SHORT EXERCISE
Your task is to locate every line holding the string "scene" and to copy each of them.

PROVIDED DATA

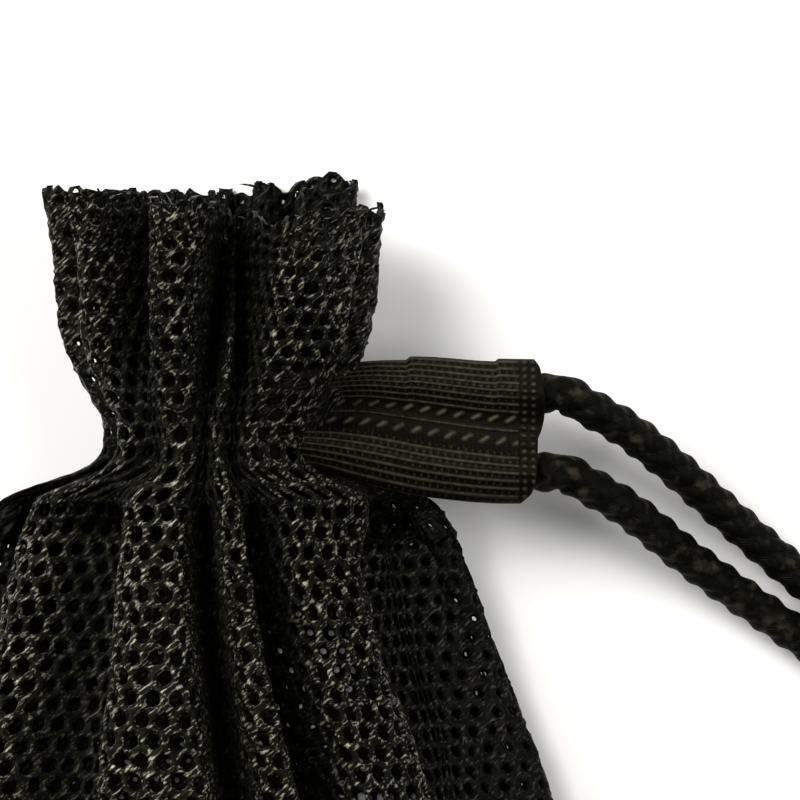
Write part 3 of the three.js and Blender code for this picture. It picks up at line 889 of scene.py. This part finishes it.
def net_piece(name, first, last, fine, material):
    """Rows first to last of the net, as a closed solid. Each hole's ring of cloth runs from a
    thin rim over a rounded yarn to the line that it shares with the next hole, and six such
    lines meet round every hole. The inner face is plain."""
    sides = 12 if fine else 6
    i, j = np.meshgrid(np.arange(first - 1, last + 1), np.arange(net_columns), indexing="ij")
    odd = (i % 2) * 0.5
    column = j + odd
    row = i + 0.5
    corner_top = (column, row - 2 / 3)
    corner_bottom = (column, row + 2 / 3)
    mid_right = (column + 0.25, row - 0.5)
    mid_side = (column + 0.5, row + 0.0)
    mid_left = (column - 0.25, row - 0.5)
    families = [corner_top, corner_bottom] + ([mid_right, mid_side, mid_left] if fine else [])
    moves = net_shifts[:, first + 1:last + 3]
    families = [(u + move[..., 0], v + move[..., 1]) for (u, v), move in zip(families, moves)]
    shared_lift = np.concatenate([hole_pitch * move[..., 2].ravel() for move in moves[:len(families)]])
    size = i.size
    shared = len(families) * size
    base = np.arange(size).reshape(i.shape)
    inside_rows = np.arange(1, i.shape[0] - 1)
    a, b = np.meshgrid(inside_rows, np.arange(net_columns), indexing="ij")
    shift = ((first - 1 + a) % 2).astype(int)
    right = (b + shift) % net_columns
    left = (b + shift - 1) % net_columns
    here = base[a, b]
    top, bottom = here, size + here
    up_right, up_left = size + base[a - 1, right], size + base[a - 1, left]
    low_right, low_left = base[a + 1, right], base[a + 1, left]
    if fine:
        m_right, m_side, m_left = 2 * size + here, 3 * size + here, 4 * size + here
        m_low_right = 4 * size + base[a + 1, right]
        m_low_left = 2 * size + base[a + 1, left]
        m_far = 3 * size + base[a, (b - 1) % net_columns]
        outline = [m_side, up_right, m_right, top, m_left, up_left, m_far, low_left, m_low_left, bottom,
                   m_low_right, low_right]
        angles = np.radians(np.arange(0, 360, 30))
    else:
        outline = [up_right, top, up_left, low_left, bottom, low_right]
        angles = np.radians(np.arange(30, 390, 60))
    outline = np.stack([o.ravel() for o in outline], axis=1)
    cells = len(outline)
    cell_column = (column + moves[5, ..., 0])[a, b].ravel()[:, None]
    cell_row = (row + moves[5, ..., 1])[a, b].ravel()[:, None]
    spread = blend(cloth_shares, cell_column, cell_row)[..., 0]
    corners = 1 + hole_corner * np.cos(6 * (angles - np.pi / 2))
    hole = (hole_under + (hole_open - hole_under) * spread) * corners
    row_scale = hole_pitch / row_rise

    def ring(share):
        return cell_column + share * np.cos(angles), cell_row - share * np.sin(angles) * row_scale

    rings = [ring(hole), ring(0.5 * (hole + 0.5))] if fine else [ring(hole)]
    depths = [rim_depth, shoulder_depth] if fine else [plain_rim_depth]
    shared_columns, shared_rows = (np.concatenate([f[k].ravel() for f in families]) for k in (0, 1))
    columns_all = [shared_columns, shared_columns] + [r[0].ravel() for r in rings]
    rows_all = [shared_rows, shared_rows] + [r[1].ravel() for r in rings]
    ring_lifts = [np.full(cells * sides, -depth) for depth in depths]
    lift_all = [shared_lift, shared_lift - cloth_depth] + ring_lifts
    ring_ids = np.arange(cells * sides).reshape(cells, sides)
    loops = [2 * shared + n * cells * sides + ring_ids for n in range(len(rings))] + [outline]

    def band(near, far):
        near_next = np.roll(near, -1, axis=1)
        far_next = np.roll(far, -1, axis=1)
        one = np.stack([near, far, far_next], -1).reshape(-1, 3)
        two = np.stack([near, far_next, near_next], -1).reshape(-1, 3)
        return np.concatenate([one, two])

    outside = np.concatenate([band(near, far) for near, far in zip(loops, loops[1:])])
    inside = band(loops[0], outline + shared)[:, ::-1]
    edges = np.stack([outline, np.roll(outline, -1, axis=1)], -1).reshape(-1, 2)
    low, high = np.sort(edges, axis=1).T
    _, index, count = np.unique(low * 4 * shared + high, return_index=True, return_counts=True)
    border = edges[index[count == 1]]
    strip = np.concatenate([
        np.stack([border[:, 1], border[:, 0], border[:, 0] + shared], 1),
        np.stack([border[:, 1], border[:, 0] + shared, border[:, 1] + shared], 1),
    ])
    used, faces = np.unique(np.concatenate([outside, inside, strip]), return_inverse=True)
    faces = faces.reshape(-1, 3)[:, ::-1]
    columns_used = np.concatenate(columns_all)[used]
    rows_used = np.concatenate(rows_all)[used]
    lift = np.concatenate(lift_all)[used][:, None]
    normals = blend(cloth_normals, columns_used, rows_used)
    points = blend(cloth_points, columns_used, rows_used) + lift * normals
    points[:, 2] = np.maximum(points[:, 2], least_height)
    piece = mesh_object(name, points, faces, material, flat_faces=len(strip))
    point_numbers(piece, "painted_light", blend(cloth_shares, columns_used, rows_used)[..., 1])
    return piece


# Knitted polyester: flat filament yarn, near black. Its glints in short slanting dashes, where
# its filaments lie across the light, are painted: a grey colour as painted highlight and a higher
# specular. Painted shade fades the dashes in the valleys and on the underside, where the light hardly
# comes.
mesh_black = "#0c0c08"
painted_glint_grey = "#7d7868"
dash_slant = 0.72
dash_long = 600.0
dash_short = 2300.0
net_bump = 0.00025
net_material, tree, surface = new_material("black_knitted_polyester_mesh", {
    "Roughness": 0.32, "Specular Tint": linear(yarn_sheen)})
place = add_node(tree, "ShaderNodeTexCoord")
slanted = add_node(tree, "ShaderNodeMapping", inputs={
    "Vector": place.outputs["Object"], "Rotation": (0.0, 0.0, -dash_slant)})
stretched = add_node(tree, "ShaderNodeMapping", inputs={
    "Vector": slanted.outputs["Vector"], "Scale": (dash_long, dash_short, dash_short)})
dash = add_node(tree, "ShaderNodeTexNoise", inputs={
    "Vector": stretched.outputs["Vector"], "Scale": 1.0, "Detail": 2.0})
dash_mask = add_node(tree, "ShaderNodeMapRange", inputs={
    "Value": dash.outputs["Fac"], "From Min": 0.55, "From Max": 0.72})
# The cloth's painted light and shade, stored on its points; a small share of the painted highlight stays
# even where it is lowest
painted_light = add_node(tree, "ShaderNodeAttribute", {"attribute_name": "painted_light"})
crest = add_node(tree, "ShaderNodeMapRange", inputs={"Value": painted_light.outputs["Fac"], "To Min": 0.11})
dash_share = add_node(tree, "ShaderNodeMath", {"operation": "MULTIPLY"}, {
    0: dash_mask.outputs["Result"], 1: crest.outputs["Result"]})
# Painted highlight: the dashes turn the colour grey, as far as the cloth's painted light allows
net_colour = two_colours(tree, dash_share.outputs[0], (0.0, mesh_black), (1.0, painted_glint_grey))
gloss = add_node(tree, "ShaderNodeMapRange", inputs={
    "Value": dash_share.outputs[0], "To Min": 0.025, "To Max": 0.9})
tree.links.new(net_colour, surface.inputs["Base Color"])
tree.links.new(gloss.outputs["Result"], surface.inputs["Specular IOR Level"])
tree.links.new(bumps(tree, dash.outputs["Fac"], 0.8, net_bump), surface.inputs["Normal"])

# The ruffle's band ends just under the casing, and the rows nearest the neck are the fine ones.
neck_row = 17
fine_rows = 34
body_row = 80
net_parts = [
    ("net_ruffle", 0, neck_row, True),
    ("net_shoulder", neck_row, fine_rows, True),
    ("net_body", fine_rows, body_row, False),
    ("net_bottom", body_row, net_rows, False),
]
net = [net_piece(name, first, last, fine, net_material) for name, first, last, fine in net_parts]

# Bottom seam and loose threads
# The tube of mesh is closed along the bottom with an overlocked seam, and its raw-cut mouth has
# short loose ends of yarn.
seam_half = 72.0
seam_radius = 1.7
seam_pitch = 2.4
seam_step = 0.3
seam_sides = 20
thread_count = 110
thread_radius = 0.17
thread_sides = 5
thread_points = 7
thread_height = 0.2
thread_reach = (0.7, 2.0)
# Painted light for the glint dashes on the seam and on the loose threads, one share each
seam_painted_light = 0.5
thread_painted_light = 0.8


def thread_mesh(name, paths, material):
    """Thin round threads with tapered ends, all in one piece."""
    ends = np.linspace(-1.0, 1.0, thread_points)[:, None]
    taper = thread_radius * np.sqrt(np.clip(1.04 - ends**6, 0.02, 1.0)) * np.ones((1, thread_sides))
    points = np.concatenate([sweep(path, taper, thread_sides).reshape(-1, 3) for path in paths])
    one_thread = tube_faces(thread_points, thread_sides)
    starts = np.arange(len(paths)) * thread_points * thread_sides
    faces = np.concatenate([one_thread + start for start in starts])
    return mesh_object(name, points, faces, material)


seam_x = np.arange(-seam_half, seam_half + 0.1, seam_step)
seam_path = np.stack(np.broadcast_arrays(seam_x, -body_depth, seam_radius + 0.5), axis=1)
seam_angle = 2 * np.pi * np.arange(seam_sides) / seam_sides
seam_twist = np.abs(np.sin(np.pi * seam_x[:, None] / seam_pitch + seam_angle[None, :] / 2))
seam_ends = np.clip((seam_half - np.abs(seam_x)) / 2.0, 0.05, 1.0)[:, None]
seam_radii = seam_radius * (0.8 + 0.2 * seam_twist) * np.sqrt(seam_ends)
seam_points = sweep(seam_path, seam_radii, seam_sides).reshape(-1, 3)
seam_faces = tube_faces(len(seam_x), seam_sides)
seam = mesh_object("bottom_seam", seam_points, seam_faces, net_material)
point_numbers(seam, "painted_light", np.full(len(seam_points), seam_painted_light))

chance = np.random.default_rng(7)
thread_paths = []
for _ in range(thread_count):
    root_column = np.array([chance.uniform(0, net_columns)])
    root = blend(cloth_points, root_column, np.array([0.4]))[0]
    reach = chance.uniform(*thread_reach)
    lean = np.array([chance.normal(0, 0.5), 1.0, chance.normal(0, 0.5)])
    curl = np.array([chance.normal(0, 0.8), -0.4, chance.normal(0, 0.6)])
    share = np.linspace(0.0, 1.0, thread_points)[:, None]
    path = root + reach * (lean * share + curl * share**2)
    path[:, 2] = np.maximum(path[:, 2], thread_height)
    thread_paths.append(path)
threads = thread_mesh("loose_threads", thread_paths, net_material)
point_numbers(threads, "painted_light", np.full(len(threads.data.vertices), thread_painted_light))
for piece in (net[0], threads):
    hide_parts("mesh_ruffle")
for piece in (*net[1:], seam):
    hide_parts("mesh_body")

# Surface and light
# A plain pale table top, one large soft light from the upper left and a weaker one opposite.
floor_mesh = bpy.data.meshes.new("floor")
half_floor = 3.0
floor_mesh.from_pydata([(-half_floor, -half_floor, 0), (half_floor, -half_floor, 0),
                        (half_floor, half_floor, 0), (-half_floor, half_floor, 0)], [], [(0, 1, 2, 3)])
floor_material, _, _ = new_material("pale_table", {
    "Base Color": linear("#f2f1ee"), "Roughness": 0.9, "Specular IOR Level": 0.1})
floor_mesh.materials.append(floor_material)
floor = bpy.data.objects.new("floor", floor_mesh)
bpy.context.scene.collection.objects.link(floor)

light_target = (0, -40, 0)


def area_light(name, place_mm, power, size_mm):
    """A square soft light at a place, turned towards the shoulder of the bag."""
    data = bpy.data.lights.new(name, "AREA")
    data.energy = power
    data.size = size_mm * MM
    light = bpy.data.objects.new(name, data)
    light.location = in_frame(place_mm)
    aim = Vector(in_frame(light_target)) - light.location
    light.rotation_euler = aim.to_track_quat("-Z", "Y").to_euler()
    bpy.context.scene.collection.objects.link(light)


area_light("key", (-540, 430, 640), power=14.5, size_mm=620)
area_light("fill", (560, 60, 560), power=4.2, size_mm=520)
world = bpy.data.worlds.new("studio")
world.use_nodes = True
world.node_tree.nodes["Background"].inputs["Color"].default_value = linear("#ffffff")
world.node_tree.nodes["Background"].inputs["Strength"].default_value = 0.10
bpy.context.scene.world = world
bpy.context.scene.view_settings.view_transform = "Standard"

TASK SOLUTION
Write part 3 of the three.js and Blender code for this picture. It picks up at line 889 of scene.py. This part finishes it.
bpy.context.scene.collection.objects.link(floor)
    bpy.context.scene.collection.objects.link(light)
bpy.context.scene.world = world
bpy.context.scene.view_settings.view_transform = "Standard"